The passive reconnaissance section highlights tools like Amass, which queries over 55 different data sources including certificate transparency logs, DNS databases, and search engines. For developers building internal ASM capabilities, understanding this multi-source approach is critical. Here's how you might implement a basic subdomain discovery workflow combining multiple data sources:

import requests
import dns.resolver
from datetime import datetime

class BasicASM:
    def __init__(self, domain):
        self.domain = domain
        self.discovered_assets = set()
    
    def query_crtsh(self):
        """Query certificate transparency logs via crt.sh API"""
        url = f"https://crt.sh/?q=%.{self.domain}&output=json"
        try:
            response = requests.get(url, timeout=30)
            certs = response.json()
            for cert in certs:
                name = cert['name_value']
                if '*' not in name:  # Skip wildcards
                    self.discovered_assets.add(name)
        except Exception as e:
            print(f"crt.sh query failed: {e}")
    
    def validate_dns(self):
        """Validate discovered assets resolve to active IPs"""
        validated = {}
        for asset in self.discovered_assets:
            try:
                answers = dns.resolver.resolve(asset, 'A')
                validated[asset] = {
                    'ips': [str(rdata) for rdata in answers],
                    'verified_at': datetime.utcnow().isoformat()
                }
            except (dns.resolver.NXDOMAIN, dns.resolver.NoAnswer):
                continue  # Asset doesn't resolve
        return validated

# Usage
asm = BasicASM('example.com')
asm.query_crtsh()
live_assets = asm.validate_dns()
print(f"Discovered {len(live_assets)} live assets")

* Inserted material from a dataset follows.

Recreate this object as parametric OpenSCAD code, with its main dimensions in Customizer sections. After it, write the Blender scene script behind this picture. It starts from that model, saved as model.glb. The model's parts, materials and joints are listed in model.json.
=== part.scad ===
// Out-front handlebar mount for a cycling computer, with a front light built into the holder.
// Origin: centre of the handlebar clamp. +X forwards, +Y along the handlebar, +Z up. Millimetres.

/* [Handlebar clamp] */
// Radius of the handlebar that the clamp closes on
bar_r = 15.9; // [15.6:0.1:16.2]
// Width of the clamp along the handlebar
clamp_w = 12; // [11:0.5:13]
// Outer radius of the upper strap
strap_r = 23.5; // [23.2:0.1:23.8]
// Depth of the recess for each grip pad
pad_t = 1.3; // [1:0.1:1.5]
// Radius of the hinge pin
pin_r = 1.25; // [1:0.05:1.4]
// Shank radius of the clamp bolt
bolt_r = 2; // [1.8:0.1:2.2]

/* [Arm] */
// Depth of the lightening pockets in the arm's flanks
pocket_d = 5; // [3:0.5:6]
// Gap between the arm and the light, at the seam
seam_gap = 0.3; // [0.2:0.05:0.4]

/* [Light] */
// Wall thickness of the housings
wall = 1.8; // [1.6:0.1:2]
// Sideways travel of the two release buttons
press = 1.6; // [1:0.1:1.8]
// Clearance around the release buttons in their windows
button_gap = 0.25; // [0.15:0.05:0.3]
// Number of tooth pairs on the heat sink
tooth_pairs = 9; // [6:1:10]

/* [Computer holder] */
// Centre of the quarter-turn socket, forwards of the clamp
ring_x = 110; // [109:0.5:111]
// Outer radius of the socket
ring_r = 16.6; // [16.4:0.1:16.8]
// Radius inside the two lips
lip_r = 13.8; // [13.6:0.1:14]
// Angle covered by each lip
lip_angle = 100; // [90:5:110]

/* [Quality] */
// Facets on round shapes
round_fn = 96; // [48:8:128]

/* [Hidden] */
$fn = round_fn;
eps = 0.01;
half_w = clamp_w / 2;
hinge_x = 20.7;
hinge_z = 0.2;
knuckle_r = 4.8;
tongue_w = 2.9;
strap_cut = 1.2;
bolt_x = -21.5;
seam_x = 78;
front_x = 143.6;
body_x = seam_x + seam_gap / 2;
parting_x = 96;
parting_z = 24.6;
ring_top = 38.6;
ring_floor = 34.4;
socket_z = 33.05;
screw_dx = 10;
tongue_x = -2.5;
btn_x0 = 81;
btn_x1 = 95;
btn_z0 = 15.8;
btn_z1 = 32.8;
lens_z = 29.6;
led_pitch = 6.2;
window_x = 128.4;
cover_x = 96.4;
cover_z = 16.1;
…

This simplified example demonstrates the core ASM pattern: aggregate data from passive sources (certificate transparency in this case), then validate discoveries through active verification (DNS resolution). Production tools like Amass extend this by querying dozens of sources in parallel, handling rate limits, and recursively discovering additional assets.

The repository's categorization also reveals a critical architectural decision point: specialized tools versus platforms. Tools like subfinder excel at one thing—subdomain enumeration—and can process hundreds of domains per minute. They're designed to pipe into other Unix tools, fitting the philosophy of doing one thing well. Meanwhile, platforms like Censys ASM and OWASP Amass aim for comprehensive coverage, discovering subdomains, ports, services, technologies, and vulnerabilities in integrated workflows.

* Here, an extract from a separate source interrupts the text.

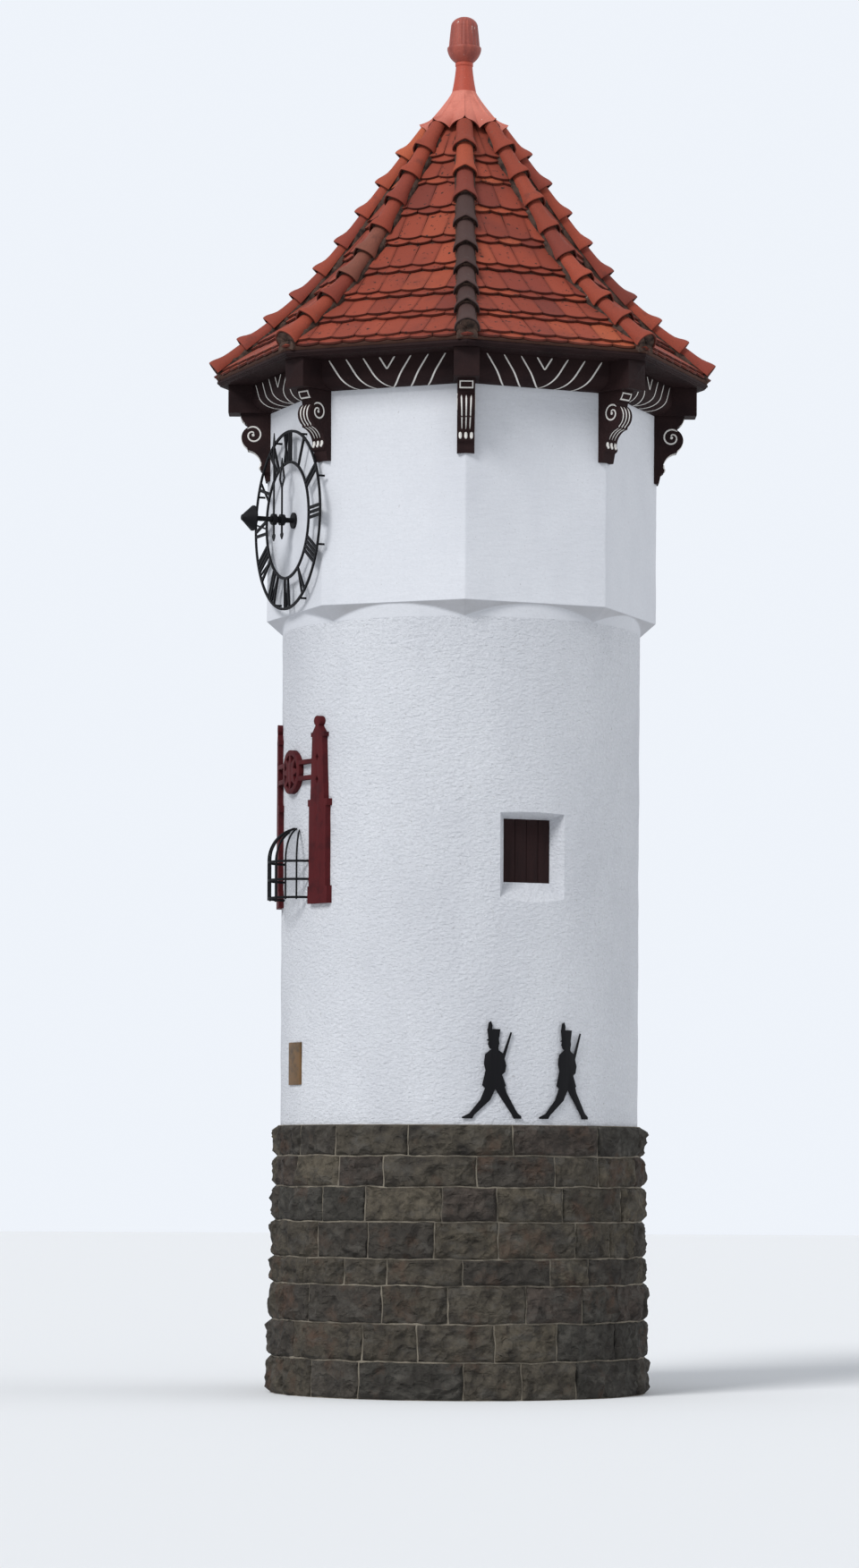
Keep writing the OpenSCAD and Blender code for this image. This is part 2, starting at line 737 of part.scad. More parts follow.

For teams building custom ASM pipelines, the repository inadvertently documents the ideal tool chain. A typical workflow might combine subfinder for initial discovery (fast, aggressive enumeration), httpx for service detection (which URLs actually respond), and nuclei for vulnerability templating. Each tool outputs JSON or simple text, making them composable:

# Discover subdomains
subfinder -d example.com -silent | \
# Probe for live HTTP services
httpx -silent -json | \
# Extract URLs and feed to vulnerability scanner
jq -r '.url' | \
nuclei -t exposures/ -silent

This Unix-philosophy approach—small, focused tools with clean interfaces—dominates the open-source ASM space and contrasts sharply with monolithic commercial platforms. The repository's structure implicitly endorses both approaches by separating 'Tools' from 'Platforms', giving readers a framework for choosing based on their automation maturity and budget.

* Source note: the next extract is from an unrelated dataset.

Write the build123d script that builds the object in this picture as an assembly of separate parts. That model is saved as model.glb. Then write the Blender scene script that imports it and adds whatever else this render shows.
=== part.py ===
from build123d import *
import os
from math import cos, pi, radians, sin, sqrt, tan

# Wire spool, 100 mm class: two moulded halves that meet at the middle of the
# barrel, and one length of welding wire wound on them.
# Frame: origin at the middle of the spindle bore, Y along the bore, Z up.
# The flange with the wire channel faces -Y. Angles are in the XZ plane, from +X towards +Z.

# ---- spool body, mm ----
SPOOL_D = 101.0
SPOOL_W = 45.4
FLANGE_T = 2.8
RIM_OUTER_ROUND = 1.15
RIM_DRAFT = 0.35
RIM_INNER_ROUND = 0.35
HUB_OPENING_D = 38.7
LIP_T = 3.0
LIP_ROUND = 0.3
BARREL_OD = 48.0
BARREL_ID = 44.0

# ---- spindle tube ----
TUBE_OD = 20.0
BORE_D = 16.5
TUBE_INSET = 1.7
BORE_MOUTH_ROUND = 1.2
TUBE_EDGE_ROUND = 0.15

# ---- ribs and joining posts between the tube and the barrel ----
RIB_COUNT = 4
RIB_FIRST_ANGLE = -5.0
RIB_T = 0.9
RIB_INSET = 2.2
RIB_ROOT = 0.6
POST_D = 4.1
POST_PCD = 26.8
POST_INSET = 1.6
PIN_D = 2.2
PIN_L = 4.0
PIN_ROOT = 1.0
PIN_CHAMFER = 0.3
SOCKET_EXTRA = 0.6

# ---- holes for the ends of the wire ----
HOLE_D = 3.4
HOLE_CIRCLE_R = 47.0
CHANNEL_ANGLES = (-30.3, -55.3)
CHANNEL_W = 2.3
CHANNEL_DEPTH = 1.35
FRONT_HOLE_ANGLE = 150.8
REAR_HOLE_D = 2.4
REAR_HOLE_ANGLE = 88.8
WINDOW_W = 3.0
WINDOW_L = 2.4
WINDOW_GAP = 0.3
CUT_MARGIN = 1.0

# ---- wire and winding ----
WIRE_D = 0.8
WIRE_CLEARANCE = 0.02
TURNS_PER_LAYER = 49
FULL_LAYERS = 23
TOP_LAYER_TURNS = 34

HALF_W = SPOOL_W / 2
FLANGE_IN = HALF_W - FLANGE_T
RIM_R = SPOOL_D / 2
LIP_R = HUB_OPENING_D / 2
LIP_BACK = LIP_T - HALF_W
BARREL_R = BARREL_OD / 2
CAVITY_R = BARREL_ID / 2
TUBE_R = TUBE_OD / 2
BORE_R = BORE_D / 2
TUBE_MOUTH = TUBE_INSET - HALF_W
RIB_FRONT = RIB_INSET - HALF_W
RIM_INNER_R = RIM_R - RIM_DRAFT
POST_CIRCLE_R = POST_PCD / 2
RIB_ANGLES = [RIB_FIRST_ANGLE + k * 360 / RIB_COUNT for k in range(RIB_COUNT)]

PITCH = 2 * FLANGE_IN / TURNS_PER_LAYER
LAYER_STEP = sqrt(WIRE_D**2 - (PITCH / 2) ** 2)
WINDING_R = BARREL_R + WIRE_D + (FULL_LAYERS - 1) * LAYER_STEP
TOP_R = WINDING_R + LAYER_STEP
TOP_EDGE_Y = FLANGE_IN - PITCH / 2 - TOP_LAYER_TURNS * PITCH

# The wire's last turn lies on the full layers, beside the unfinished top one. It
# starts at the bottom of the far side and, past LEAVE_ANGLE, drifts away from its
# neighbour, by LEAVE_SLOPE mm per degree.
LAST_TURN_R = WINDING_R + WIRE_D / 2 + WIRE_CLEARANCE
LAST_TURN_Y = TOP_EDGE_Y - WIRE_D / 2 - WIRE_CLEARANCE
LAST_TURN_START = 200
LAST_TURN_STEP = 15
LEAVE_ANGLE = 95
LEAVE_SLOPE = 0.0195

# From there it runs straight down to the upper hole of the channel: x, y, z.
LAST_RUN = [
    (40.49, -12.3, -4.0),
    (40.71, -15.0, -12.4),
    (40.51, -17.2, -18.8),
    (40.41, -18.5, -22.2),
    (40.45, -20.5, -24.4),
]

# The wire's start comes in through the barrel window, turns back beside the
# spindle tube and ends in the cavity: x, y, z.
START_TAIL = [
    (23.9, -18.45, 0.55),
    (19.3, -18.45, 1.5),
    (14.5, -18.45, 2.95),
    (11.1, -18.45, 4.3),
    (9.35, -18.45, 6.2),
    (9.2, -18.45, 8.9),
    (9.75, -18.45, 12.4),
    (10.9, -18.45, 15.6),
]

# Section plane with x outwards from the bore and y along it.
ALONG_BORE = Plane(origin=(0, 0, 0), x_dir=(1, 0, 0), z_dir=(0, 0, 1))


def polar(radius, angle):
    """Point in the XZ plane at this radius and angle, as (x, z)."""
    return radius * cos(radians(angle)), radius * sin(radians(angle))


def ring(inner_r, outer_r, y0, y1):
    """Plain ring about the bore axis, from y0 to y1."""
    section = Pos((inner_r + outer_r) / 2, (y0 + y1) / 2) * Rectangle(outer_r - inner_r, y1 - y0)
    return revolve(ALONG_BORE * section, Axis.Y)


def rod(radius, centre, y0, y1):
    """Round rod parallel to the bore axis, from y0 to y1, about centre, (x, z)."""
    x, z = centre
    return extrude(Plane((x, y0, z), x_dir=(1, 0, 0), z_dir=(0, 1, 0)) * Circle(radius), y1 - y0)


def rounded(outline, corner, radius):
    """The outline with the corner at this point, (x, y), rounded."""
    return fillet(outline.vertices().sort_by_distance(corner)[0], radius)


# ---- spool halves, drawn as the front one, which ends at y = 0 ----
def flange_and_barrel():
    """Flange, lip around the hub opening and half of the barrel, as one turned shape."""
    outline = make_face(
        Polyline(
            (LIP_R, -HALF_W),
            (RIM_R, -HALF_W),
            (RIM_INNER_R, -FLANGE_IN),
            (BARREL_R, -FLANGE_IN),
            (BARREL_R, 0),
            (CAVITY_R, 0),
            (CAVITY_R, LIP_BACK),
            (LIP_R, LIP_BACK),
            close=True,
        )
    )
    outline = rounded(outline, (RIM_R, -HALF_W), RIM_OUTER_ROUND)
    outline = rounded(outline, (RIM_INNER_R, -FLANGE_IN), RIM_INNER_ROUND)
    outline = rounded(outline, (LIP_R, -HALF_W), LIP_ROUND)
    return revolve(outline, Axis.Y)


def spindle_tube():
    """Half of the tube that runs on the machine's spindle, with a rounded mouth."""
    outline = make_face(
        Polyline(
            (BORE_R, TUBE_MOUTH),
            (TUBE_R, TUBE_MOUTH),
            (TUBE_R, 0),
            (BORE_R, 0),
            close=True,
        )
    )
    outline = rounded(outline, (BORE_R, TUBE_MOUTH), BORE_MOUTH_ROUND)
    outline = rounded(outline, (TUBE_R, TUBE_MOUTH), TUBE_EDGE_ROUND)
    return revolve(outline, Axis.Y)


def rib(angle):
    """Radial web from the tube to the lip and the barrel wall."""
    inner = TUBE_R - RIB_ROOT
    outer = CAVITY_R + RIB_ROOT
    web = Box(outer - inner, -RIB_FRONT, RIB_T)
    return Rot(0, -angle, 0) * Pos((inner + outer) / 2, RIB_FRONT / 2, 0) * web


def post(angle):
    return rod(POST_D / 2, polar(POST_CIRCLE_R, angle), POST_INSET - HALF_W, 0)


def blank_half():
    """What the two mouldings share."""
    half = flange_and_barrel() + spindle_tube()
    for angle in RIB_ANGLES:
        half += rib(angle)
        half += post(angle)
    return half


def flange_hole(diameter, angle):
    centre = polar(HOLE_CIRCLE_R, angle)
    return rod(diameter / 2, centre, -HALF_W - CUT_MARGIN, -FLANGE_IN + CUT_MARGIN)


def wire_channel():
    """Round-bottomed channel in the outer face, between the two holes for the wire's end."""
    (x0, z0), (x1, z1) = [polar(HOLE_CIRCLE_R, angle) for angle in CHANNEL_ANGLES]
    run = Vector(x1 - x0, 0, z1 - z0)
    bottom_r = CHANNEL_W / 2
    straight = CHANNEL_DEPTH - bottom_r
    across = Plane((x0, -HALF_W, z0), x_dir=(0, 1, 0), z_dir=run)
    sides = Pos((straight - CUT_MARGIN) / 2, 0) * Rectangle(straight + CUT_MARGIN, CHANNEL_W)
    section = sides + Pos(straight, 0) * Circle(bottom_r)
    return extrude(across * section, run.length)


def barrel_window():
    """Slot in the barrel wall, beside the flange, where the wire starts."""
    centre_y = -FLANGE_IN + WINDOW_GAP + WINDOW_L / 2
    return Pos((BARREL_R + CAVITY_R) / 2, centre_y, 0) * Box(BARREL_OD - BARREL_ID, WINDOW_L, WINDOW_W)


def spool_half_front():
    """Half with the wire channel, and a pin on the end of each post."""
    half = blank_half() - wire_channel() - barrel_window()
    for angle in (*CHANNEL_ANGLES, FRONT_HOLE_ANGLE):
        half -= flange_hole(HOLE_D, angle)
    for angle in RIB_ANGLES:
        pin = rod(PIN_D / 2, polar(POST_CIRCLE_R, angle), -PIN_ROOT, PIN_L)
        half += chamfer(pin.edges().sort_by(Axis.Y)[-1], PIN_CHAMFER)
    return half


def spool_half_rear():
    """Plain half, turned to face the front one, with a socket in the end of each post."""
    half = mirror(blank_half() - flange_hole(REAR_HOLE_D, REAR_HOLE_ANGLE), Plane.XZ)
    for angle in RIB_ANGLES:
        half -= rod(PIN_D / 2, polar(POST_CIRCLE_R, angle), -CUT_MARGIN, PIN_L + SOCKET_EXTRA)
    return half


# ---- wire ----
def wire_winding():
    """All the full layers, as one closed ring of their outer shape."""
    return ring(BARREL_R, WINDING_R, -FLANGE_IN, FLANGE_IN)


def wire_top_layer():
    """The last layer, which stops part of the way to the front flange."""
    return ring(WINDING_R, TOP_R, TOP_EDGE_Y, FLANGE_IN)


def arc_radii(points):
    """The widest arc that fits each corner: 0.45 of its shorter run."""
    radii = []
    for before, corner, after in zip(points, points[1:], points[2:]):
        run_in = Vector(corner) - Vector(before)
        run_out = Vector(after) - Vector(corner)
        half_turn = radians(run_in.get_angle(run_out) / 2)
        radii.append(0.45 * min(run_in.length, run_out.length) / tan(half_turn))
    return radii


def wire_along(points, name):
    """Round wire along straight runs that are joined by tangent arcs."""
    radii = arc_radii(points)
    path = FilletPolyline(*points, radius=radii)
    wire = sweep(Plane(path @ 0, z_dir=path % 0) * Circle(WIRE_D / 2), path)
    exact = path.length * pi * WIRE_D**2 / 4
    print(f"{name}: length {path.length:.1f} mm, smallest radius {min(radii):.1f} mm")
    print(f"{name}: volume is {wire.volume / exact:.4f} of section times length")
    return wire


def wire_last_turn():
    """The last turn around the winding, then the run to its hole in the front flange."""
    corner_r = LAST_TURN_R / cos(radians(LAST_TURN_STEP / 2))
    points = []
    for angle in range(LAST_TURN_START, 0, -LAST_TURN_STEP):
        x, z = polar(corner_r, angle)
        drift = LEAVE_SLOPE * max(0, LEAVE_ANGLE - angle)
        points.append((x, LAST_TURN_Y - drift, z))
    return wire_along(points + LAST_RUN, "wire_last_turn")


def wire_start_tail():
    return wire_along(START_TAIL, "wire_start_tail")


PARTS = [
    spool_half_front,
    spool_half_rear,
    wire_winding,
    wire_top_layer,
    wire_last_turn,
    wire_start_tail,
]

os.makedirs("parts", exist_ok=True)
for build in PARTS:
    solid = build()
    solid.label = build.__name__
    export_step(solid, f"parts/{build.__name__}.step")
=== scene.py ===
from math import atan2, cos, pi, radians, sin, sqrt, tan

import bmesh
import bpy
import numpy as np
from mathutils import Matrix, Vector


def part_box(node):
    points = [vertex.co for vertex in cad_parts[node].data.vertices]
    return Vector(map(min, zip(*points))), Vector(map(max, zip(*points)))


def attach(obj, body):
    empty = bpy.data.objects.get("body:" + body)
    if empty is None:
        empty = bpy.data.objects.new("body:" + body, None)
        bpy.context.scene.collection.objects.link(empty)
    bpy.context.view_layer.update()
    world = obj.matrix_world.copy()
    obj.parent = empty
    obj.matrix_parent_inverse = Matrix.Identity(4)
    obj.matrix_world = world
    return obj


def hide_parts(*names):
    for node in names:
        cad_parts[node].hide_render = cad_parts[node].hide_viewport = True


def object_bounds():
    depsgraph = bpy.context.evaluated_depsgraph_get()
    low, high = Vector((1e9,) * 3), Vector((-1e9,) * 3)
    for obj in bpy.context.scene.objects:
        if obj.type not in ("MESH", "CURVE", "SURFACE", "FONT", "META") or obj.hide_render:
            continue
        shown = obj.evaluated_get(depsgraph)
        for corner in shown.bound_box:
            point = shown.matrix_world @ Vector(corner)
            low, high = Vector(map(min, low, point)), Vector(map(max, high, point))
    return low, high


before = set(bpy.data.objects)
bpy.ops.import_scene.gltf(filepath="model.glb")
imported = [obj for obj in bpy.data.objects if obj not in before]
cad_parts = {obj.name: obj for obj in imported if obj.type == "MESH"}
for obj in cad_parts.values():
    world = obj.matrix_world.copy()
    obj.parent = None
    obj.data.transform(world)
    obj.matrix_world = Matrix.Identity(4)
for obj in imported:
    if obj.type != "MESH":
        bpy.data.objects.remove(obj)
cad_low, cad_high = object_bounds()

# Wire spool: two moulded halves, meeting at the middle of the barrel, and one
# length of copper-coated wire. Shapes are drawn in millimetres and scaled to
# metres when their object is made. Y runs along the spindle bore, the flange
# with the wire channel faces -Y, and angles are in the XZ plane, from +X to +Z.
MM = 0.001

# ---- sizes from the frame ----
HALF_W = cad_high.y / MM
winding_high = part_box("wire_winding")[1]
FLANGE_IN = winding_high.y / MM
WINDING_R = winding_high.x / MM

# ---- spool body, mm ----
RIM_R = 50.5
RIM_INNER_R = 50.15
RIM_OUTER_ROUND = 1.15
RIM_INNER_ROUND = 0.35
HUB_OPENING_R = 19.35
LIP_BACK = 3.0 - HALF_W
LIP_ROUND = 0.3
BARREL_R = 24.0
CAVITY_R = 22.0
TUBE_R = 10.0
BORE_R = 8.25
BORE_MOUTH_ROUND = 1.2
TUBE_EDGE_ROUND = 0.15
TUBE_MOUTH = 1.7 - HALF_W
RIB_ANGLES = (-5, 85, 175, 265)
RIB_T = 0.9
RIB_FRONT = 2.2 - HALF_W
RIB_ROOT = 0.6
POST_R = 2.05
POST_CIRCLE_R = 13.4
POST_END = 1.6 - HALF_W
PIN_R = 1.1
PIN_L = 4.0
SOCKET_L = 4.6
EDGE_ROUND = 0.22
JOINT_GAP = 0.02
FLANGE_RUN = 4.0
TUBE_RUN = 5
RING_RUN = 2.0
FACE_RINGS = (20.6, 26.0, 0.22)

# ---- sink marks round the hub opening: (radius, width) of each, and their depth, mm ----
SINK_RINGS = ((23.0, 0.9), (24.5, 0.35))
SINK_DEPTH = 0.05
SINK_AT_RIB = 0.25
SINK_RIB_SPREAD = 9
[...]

The inclusion of editor badges (stars, last commit dates) adds metadata that experienced developers use to assess tool health. A tool with 10K stars but no commits in 18 months signals different risks than a tool with 500 stars and daily commits. This temporal dimension matters enormously in security tooling—attack techniques evolve, APIs deprecate, and unmaintained reconnaissance tools become liability risks when they miss new asset types or data sources.

Gotcha

The repository's biggest limitation is its inability to capture tool effectiveness. Stars and commit frequency tell you popularity and activity, but nothing about accuracy or coverage. Subfinder might discover 500 subdomains while Amass finds 2,000—but which 500, and are Amass's extra 1,500 false positives or critical discoveries? Without comparative benchmarks, users face significant evaluation overhead.

There's also the deprecated tool problem. Several listed tools haven't been updated in years, yet remain in the list because they're popular or historically significant. Aquatone, for example, appears despite its creator archiving the project. For developers selecting tools for production security programs, using abandoned software introduces supply chain risks and technical debt. The repository doesn't clearly flag deprecated tools or suggest migration paths, leaving users to discover maintenance status only after diving into individual repositories. Additionally, the commercial tool section provides almost no detail beyond links—no pricing guidance, no feature differentiation, no explanation of when the $50K/year enterprise platform makes sense versus chaining together free tools. This creates an artificial separation where the most critical decision (build versus buy) receives the least guidance.

Verdict

Use if: You're new to attack surface monitoring and need a structured introduction to available tools, you're building a custom ASM pipeline and want to discover specialized components for each stage (enumeration, validation, scanning, alerting), or you're evaluating commercial platforms and need to understand what open-source alternatives exist for comparison. The repository excels as a discovery index and provides valuable taxonomy for understanding the ASM tool landscape. Skip if: You need tool comparisons, benchmarks, or detailed feature matrices—this is a directory, not a buying guide. Also skip if you're looking for tutorials or implementation guidance; you'll find links but no walkthroughs. Finally, skip if you need tools vetted for enterprise production use—some listed projects are experimental or abandoned, and you'll need to perform your own due diligence on maintenance status and security posture before deploying anything in a corporate environment.